[MLB-WIRELESS] hops over water - reflective properties of water for microwaves...

John Dalton john.dalton at bigfoot.com
Mon Jun 2 14:24:19 EST 2003


I know some HAMs experiment with communications
by bouncing lasers off clouds!  The other possibility
is meteor trails.  It is possible to bounce radio
waves off the plasma left by a meteor burning up.
Communication is in bursts, but there are enough
meteors out there to give useful average data rates.
Going into pie in the sky mode, it would be an
interesting project to build a global 'community
wireless' network using meteor trails in place
of satellites.  (Though it might turn out to just
be HF radio reinvented??)

Regards
John

(I've forwarded thsi to MW since some on the list might
find this interesting.)


On Mon, 02 Jun 2003 13:57:18 paul van den bergen wrote:
> On Mon, 2 Jun 2003 01:58 pm, John Dalton wrote:
> > Reflection is not necessarily a good thing for 802.11
> > WLANs!  The negative in the reflection coefficient
> > implies a phase inversion.  This means that close to the
> > surface the reflected signal and direct signal have nearly
> > equal path lengths.
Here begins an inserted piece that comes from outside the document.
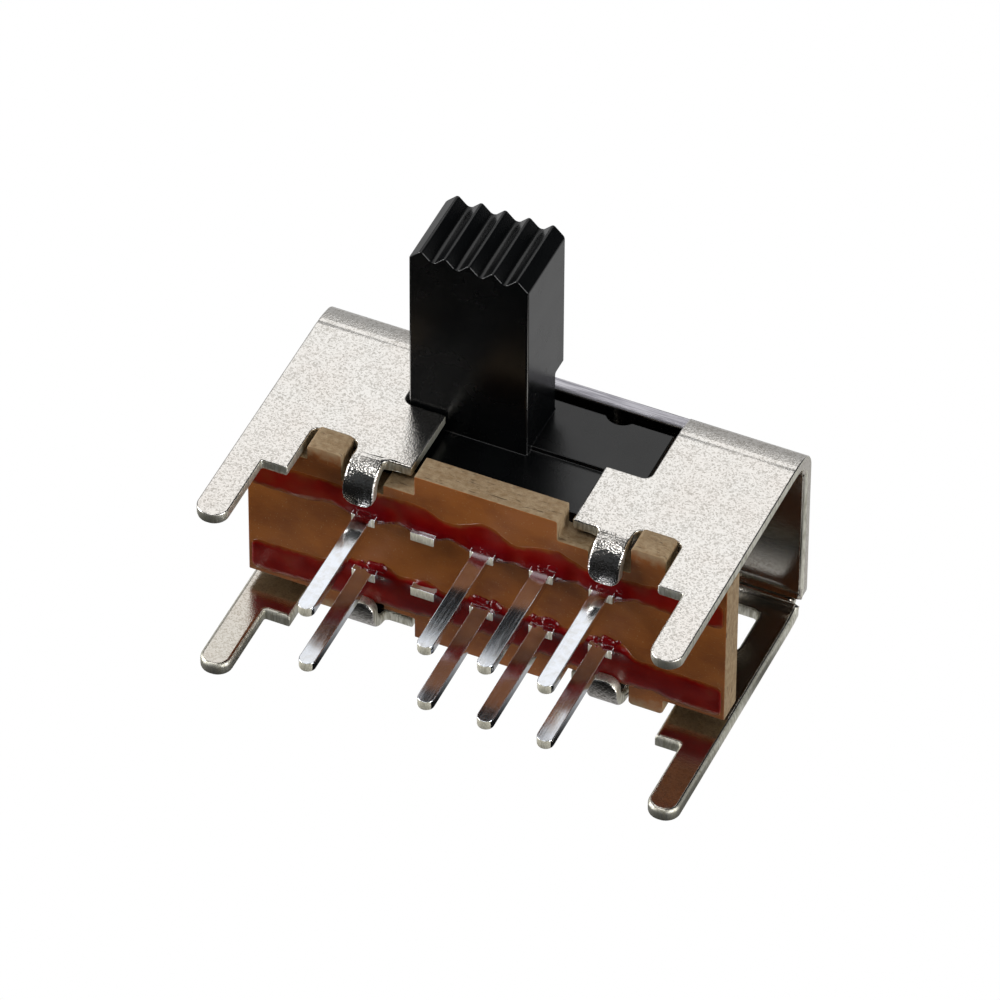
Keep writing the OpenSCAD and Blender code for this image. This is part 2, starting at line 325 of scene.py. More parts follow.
def end_tree(tree: Tree, geometry: Node, finish: Socket) -> None:
    """Ends a geometry node tree with whole meshes in their finish.

    Args:
        tree: The tree.
        geometry: The node that gives the shape.
        finish: The finish.
    """
    whole = add(tree, "GeometryNodeRealizeInstances", {"Geometry": geometry})
    dressed = add(tree, "GeometryNodeSetMaterial", {"Geometry": whole, "Material": finish})
    add(tree, "NodeGroupOutput", {"Geometry": dressed})


def geometry_piece(name: str, tree: Tree, values: dict, start: Shape | None = None) -> Piece:
    """Runs a geometry node tree and keeps the result as a plain mesh.

    Args:
        name: The piece's name.
        tree: The tree.
        values: Input name to value.
        start: The mesh that it starts from, if any.

    Returns:
        The piece.
    """
    piece = piece_from(name, start or bmesh.new())
    modifier = piece.modifiers.new(tree.name, "NODES")
    modifier.node_group = tree
    for item in tree.interface.items_tree:
        if item.item_type == "SOCKET" and item.in_out == "INPUT" and item.name in values:
            modifier[item.identifier] = values[item.name]
    apply_modifiers(piece)
    piece.data.shade_smooth()
    return piece


def towards(azimuth: float, elevation: float) -> Vector:
    """A direction from the switch: azimuth 0 is in front and 90 to the right, both in degrees."""
    around, up = math.radians(azimuth), math.radians(elevation)
    return Vector((math.sin(around) * math.cos(up), -math.cos(around) * math.cos(up), math.sin(up)))


def eased(share: float) -> float:
    """A share between 0 and 1 that leaves 0 and reaches 1 gently."""
    return share * share * (3 - 2 * share)


def waves(x: float, z: float, per_mm: Point, seed: float) -> float:
    """Soft random waves between -1 and 1, so many to the millimetre along X and Z."""
    return noise.noise(Vector((x * per_mm[0], z * per_mm[1], seed)))


# ----------------------------------------------------------------- patterns


def grain_space(tree: Tree, size_mm: Sizes) -> Node:
    """Object coordinates counted in grains.

    Args:
        tree: The material's node tree.
        size_mm: Size of one grain along X, Y and Z, in millimetres.

    Returns:
        The node that gives them to a texture of scale 1.
    """
    place = add(tree, "ShaderNodeTexCoord").outputs["Object"]
    scale = tuple(1 / (size * MM) for size in size_mm)
    return add(tree, "ShaderNodeMapping", {"Vector": place, "Scale": scale})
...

The sum of the two signals, with
> > approximately equal amplitudes but opposite phase, will
> > be close to zero.  Not a good thing!
> >
> > John
> 
> yes indeed.
> 
> my thinking was more on the lines of the moon-bounce thing, and largely 
> academic, not practicle - so I don't intnd to rely on it anytime soon :-)
> 
> I am also wondering what would happen if one were to point it at a cloud... 
> could one get a polarised microwave equivalent of arainbow - on second 
> thoughts, I'll not think about that, I'll go and do some work instead... :-)
> 
> -- 
> Dr Paul van den Bergen
> Centre for Advanced Internet Architectures
> caia.swin.edu.au
> pvandenbergen at swin.edu.au
> IM:bulwynkl2002
> "And some run up hill and down dale, knapping the chucky stones 
> to pieces wi' hammers, like so many road makers run daft. 
> They say it is to see how the world was made."